3. To reach everyone, mobilize allies

Most employees’ impression of company culture is based on the handful of colleagues they work most closely with. This poses a challenge for leaders, because it means that sterling leadership isn’t a cure-all—culture values need to reach every corner of the organization, at every job level, in order to sway employee sentiment.

Here are some of the highest-impact measures you can take as a leader:

  • Demonstrate quick wins: Research shows that demonstrating the effectiveness of a movement can activate people who are sympathetic but not yet engaged. Find examples of cultural values that are already in practice in the organization—highlight that progress and encourage more of it.
  • Deploy networks: Values are influenced more by social relationships than by anything else. Tap into social networks within the organization to celebrate wins and spread the message. In particular, bring employees into the process of creating cultural values in the first place—team members are more likely to put in the effort to support values if they have helped shape them.
  • Use symbols to market your cause: Symbols serve as shorthand to amplify your message. They help employees understand what the culture is about and identify colleagues who are already engaged and committed. Posters, laptop stickers, or even a simple slogan can help employees frame the movement.
4. Create fast feedback loops

Without visible, meaningful progress, movements falter. 

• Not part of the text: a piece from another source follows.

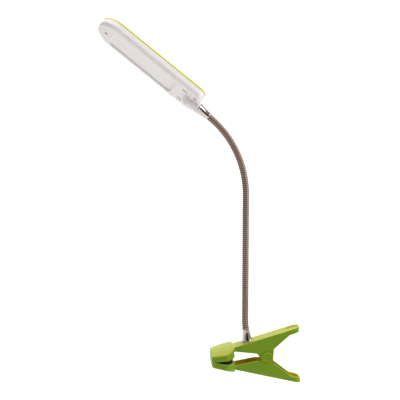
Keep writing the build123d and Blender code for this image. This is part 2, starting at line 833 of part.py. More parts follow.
# White tray: its slanted walls throw the light of the LEDs down on to the diffuser
tray_floor = housing_floor + diffuser_thickness
led_board_z = tray_floor + tray_height
with BuildPart() as reflector_tray:
    with BuildSketch(head.offset(tray_floor)):
        with Locations((window_middle, 0)):
            Rectangle(window_length + 2 * diffuser_overlap, window_width + 2 * diffuser_overlap)
        chamfer(vertices(), window_corner)
    extrude(amount=tray_height)
    with BuildSketch(head.offset(tray_floor)):
        with Locations((window_middle, 0)):
            Rectangle(window_length, window_width)
    extrude(
        amount=tray_height,
        taper=degrees(atan2((window_width - tray_mouth_width) / 2, tray_height)),
        mode=Mode.SUBTRACT,
    )
save(reflector_tray, "reflector_tray")

with BuildPart() as led_board:
    with BuildSketch(head.offset(led_board_z)):
        with Locations((window_middle, 0)):
            Rectangle(led_board_length, led_board_width)
    extrude(amount=board_thickness)
save(led_board, "led_board")

with BuildPart() as led_chips:
    with BuildSketch(head.offset(led_board_z - led_height)):
        with Locations((window_middle, 0)):
            with GridLocations(led_pitch, led_row_gap, led_columns, led_rows):
                Rectangle(led_length, led_width)
    extrude(amount=led_height)
save(led_chips, "led_chips")

# ---------------------------------------------------------------- power and control

battery_z = led_board_z + board_thickness
with BuildPart() as battery:
    with BuildSketch(head.offset(battery_z)):
        with Locations((battery_start + battery_length / 2, 0)):
            Rectangle(battery_length, battery_width)
    extrude(amount=battery_thickness)
save(battery, "battery")

with BuildPart() as control_board:
    with BuildSketch(head.offset(control_height)):
        with Locations((control_middle, 0)):
            Rectangle(control_length, control_width)
    extrude(amount=board_thickness)
save(control_board, "control_board")

control_top = control_height + board_thickness
with BuildPart() as tact_switch:
    with BuildSketch(head.offset(control_top)):
        with Locations((button_x, 0)):
            Rectangle(switch_side, switch_side)
    extrude(amount=switch_height)
    with BuildSketch(head.offset(control_top + switch_height)):
        with Locations((button_x, 0)):
            RegularPolygon(actuator_radius, hidden_sides)
    extrude(amount=actuator_height)
save(tact_switch, "tact_switch")

button_foot = control_top + switch_height + actuator_height + button_travel + button_slack
flange_top = ceiling - button_slack / 2
with BuildPart() as power_button:
    with BuildSketch(head.offset(button_foot)):
        with Locations((button_x, 0)):
            RegularPolygon(button_stem_radius, hidden_sides)
    extrude(amount=ceiling - button_foot)
    with BuildSketch(head.offset(flange_top - button_flange_thickness)):
        with Locations((button_x, 0)):
            RegularPolygon(button_flange_radius, 2 * hidden_sides)
    extrude(amount=button_flange_thickness)
    with BuildSketch(head.offset(flange_top)):
        with Locations((button_x, 0)):
            Circle(button_radius)
    extrude(amount=cover_top + button_proud - flange_top)
    chamfer(faces().sort_by(Axis(head.origin, head.z_dir))[-1].edges(), button_proud / 2)
save(power_button, "power_button")

with BuildPart() as charging_socket:
    mouth = head_width / 2 - socket_inset
    with BuildSketch(long_section.offset(mouth - socket_depth)):
        with Locations((socket_x, socket_top - socket_height / 2)):
            Rectangle(socket_width, socket_height)
    extrude(amount=socket_depth)
    with BuildSketch(long_section.offset(mouth - socket_depth + 1)):
        with Locations((socket_x, socket_top - socket_height / 2)):
            Rectangle(socket_width - 2 * socket_shell, socket_height - 2 * socket_shell)
    extrude(amount=socket_depth, mode=Mode.SUBTRACT)
save(charging_socket, "charging_socket")

# Flat twin leads, from the LED board and from the battery to the control board
with BuildPart() as lead_wires:
    landing_end = control_start + control_length - lead_landing
    led_board_start = window_middle - led_board_length / 2
    for start, lead_y, lead_z in (
        (led_board_start + lead_landing, led_lead_y, battery_z + lead_thickness / 2),
        (battery_start - lead_thickness / 2, battery_lead_y, battery_z + battery_thickness / 2),
    ):
        with BuildSketch(long_section.offset(-lead_y - lead_width / 2)):
            with BuildLine():
                Polyline(
                    (start, lead_z),
                    (led_board_start - lead_thickness, lead_z),
                    (control_start + control_length, control_top + lead_thickness / 2),
                    (landing_end, control_top + lead_thickness / 2),
                )
            trace(line_width=lead_thickness)
        extrude(amount=lead_width)
save(lead_wires, "lead_wires")
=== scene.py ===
from math import cos, pi, radians, sin, tan

import bmesh
import bpy
from mathutils import Matrix, Vector


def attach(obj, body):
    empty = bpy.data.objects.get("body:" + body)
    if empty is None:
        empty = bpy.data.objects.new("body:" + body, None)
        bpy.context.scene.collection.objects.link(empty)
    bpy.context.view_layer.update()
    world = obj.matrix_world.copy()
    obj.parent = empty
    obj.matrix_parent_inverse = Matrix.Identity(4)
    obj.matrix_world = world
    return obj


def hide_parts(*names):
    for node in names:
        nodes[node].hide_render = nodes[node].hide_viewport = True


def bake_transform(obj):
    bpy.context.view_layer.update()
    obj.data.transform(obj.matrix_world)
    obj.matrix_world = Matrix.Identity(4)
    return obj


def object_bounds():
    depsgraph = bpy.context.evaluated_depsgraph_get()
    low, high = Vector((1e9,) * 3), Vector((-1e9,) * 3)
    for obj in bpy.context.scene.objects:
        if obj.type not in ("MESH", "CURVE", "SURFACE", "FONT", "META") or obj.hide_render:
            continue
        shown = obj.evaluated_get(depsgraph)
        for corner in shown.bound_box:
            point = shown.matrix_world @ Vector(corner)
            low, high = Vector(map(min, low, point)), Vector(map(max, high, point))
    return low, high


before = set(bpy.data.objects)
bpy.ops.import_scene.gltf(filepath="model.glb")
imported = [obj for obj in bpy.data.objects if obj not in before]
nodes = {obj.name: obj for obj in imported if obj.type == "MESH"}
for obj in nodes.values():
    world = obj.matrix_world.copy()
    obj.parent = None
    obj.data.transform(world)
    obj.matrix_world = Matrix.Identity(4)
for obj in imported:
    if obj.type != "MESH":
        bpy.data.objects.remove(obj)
cad_box = [list(corner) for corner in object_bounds()]

# ------------------------------------------------------------------ studio
# Matt white paper that curves up behind the lamp, lit by a large softbox overhead, a small one at the
# side and one over the paper. The room is pale but for its dark near wall, which chrome shows as a streak.


def linear(hex_colour):
    """sRGB hex colour as linear RGBA."""
    channels = [int(hex_colour[i : i + 2], 16) / 255 for i in (1, 3, 5)]
    return [c / 12.92 if c <= 0.04045 else ((c + 0.055) / 1.055) ** 2.4 for c in channels] + [1.0]


def add_node(tree, kind, inputs=None, **settings):
    """Adds a node with its settings. Each input is a value, or a socket to link from. A colour Mix has
    its share as input 0, its colours as inputs 6 and 7, and its result as output 2."""
    node = tree.nodes.new(kind)
    for name, value in settings.items():
        setattr(node, name, value)
    for name, value in (inputs or {}).items():
        if isinstance(value, bpy.types.NodeSocket):
            tree.links.new(value, node.inputs[name])
        else:
            node.inputs[name].default_value = value
    return node


def new_material(name):
    """Empty node material: its tree and its principled shader."""
    material = bpy.data.materials.new(name)
    material.use_nodes = True
    return material, material.node_tree, material.node_tree.nodes["Principled BSDF"]


def mesh_piece(name, points, faces, material):
    """Smooth mesh object, its points in metres, with its faces turned outwards."""
    mesh = bpy.data.meshes.new(name)
    mesh.from_pydata([tuple(p) for p in points], [], faces)
    work = bmesh.new()
    work.from_mesh(mesh)
    bmesh.ops.recalc_face_normals(work, faces=work.faces)
    work.to_mesh(mesh)
    work.free()
    mesh.materials.append(material)
    mesh.shade_smooth()
    piece = bpy.data.objects.new(name, mesh)
    bpy.context.scene.collection.objects.link(piece)
    return piece


# The camera stands a metre off and a little to the left. It is turned to the right, dips a little and
# is not quite level. The angles are in degrees
camera_place, camera_turn, camera_dip, camera_roll = (-0.0678, -0.9756, 0.2981), -3.0, 6.2, -2.0
camera_lens, camera_film = 74.7, 36.0
bpy.context.scene.view_settings.view_transform = "Standard"
camera_data = bpy.data.cameras.new("camera")
camera_data.lens = camera_lens
camera_data.sensor_width = camera_film
camera = bpy.data.objects.new("camera", camera_data)
camera.matrix_world = (
    Matrix.Translation(camera_place)
    @ Matrix.Rotation(radians(camera_turn), 4, "Z")
    @ Matrix.Rotation(radians(90 - camera_dip), 4, "X")
    @ Matrix.Rotation(radians(camera_roll), 4, "Z")
)
bpy.context.scene.collection.objects.link(camera)
bpy.context.scene.camera = camera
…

You can reinforce improvement within your own organization by helping employees and managers give each other regular, useful advice—both positive and constructive. Feedback serves two purposes: it supports team development, and it also makes improvement visible and tangible. A few simple feedback exercises tied specifically to company values can go a long way towards achieving this goal:

  • Encourage managers to foster open discussion about values in team meetings and retrospectives. Example: “What’s one thing we could have done better to embody our cultural value of empathy during this project?”:
  • Normalize upward feedback. Make it an explicit company norm that reports should feel comfortable giving feedback to their managers, or even their skip-level managers. This will help leaders in the organization find out if they need to do more to support a value within their team.
  • Invite employees at any level to suggest solutions to issues they encounter. Creativity comes from all levels of the organization, and often employees in diverse functions and levels will have unique insights into where things could improve. Feedback can help launch company values into action.

Write your values with action in mind

In a 2021 Gallup report, researchers found that the highest quit rates exist among disengaged workers, regardless of pay and benefits. In other words, for most workers, attrition isn’t a compensation issue: it’s a culture issue.

The most effective cultural values are more than just ideals—they’re guidelines for action. When you’re working with your teams to craft cultural values, let them know that the ultimate goal is action, and ask them what kind of action they want to see in the organization. 

As a leader, you can’t control everything your employees do, and you wouldn’t want to, either. What you can do is frame how they understand the company and the values the company stands for. Are those values going to be empty phrases that only live in engagement surveys, or are they going to be the living code of conduct that inspires everyone in the organization to be their best?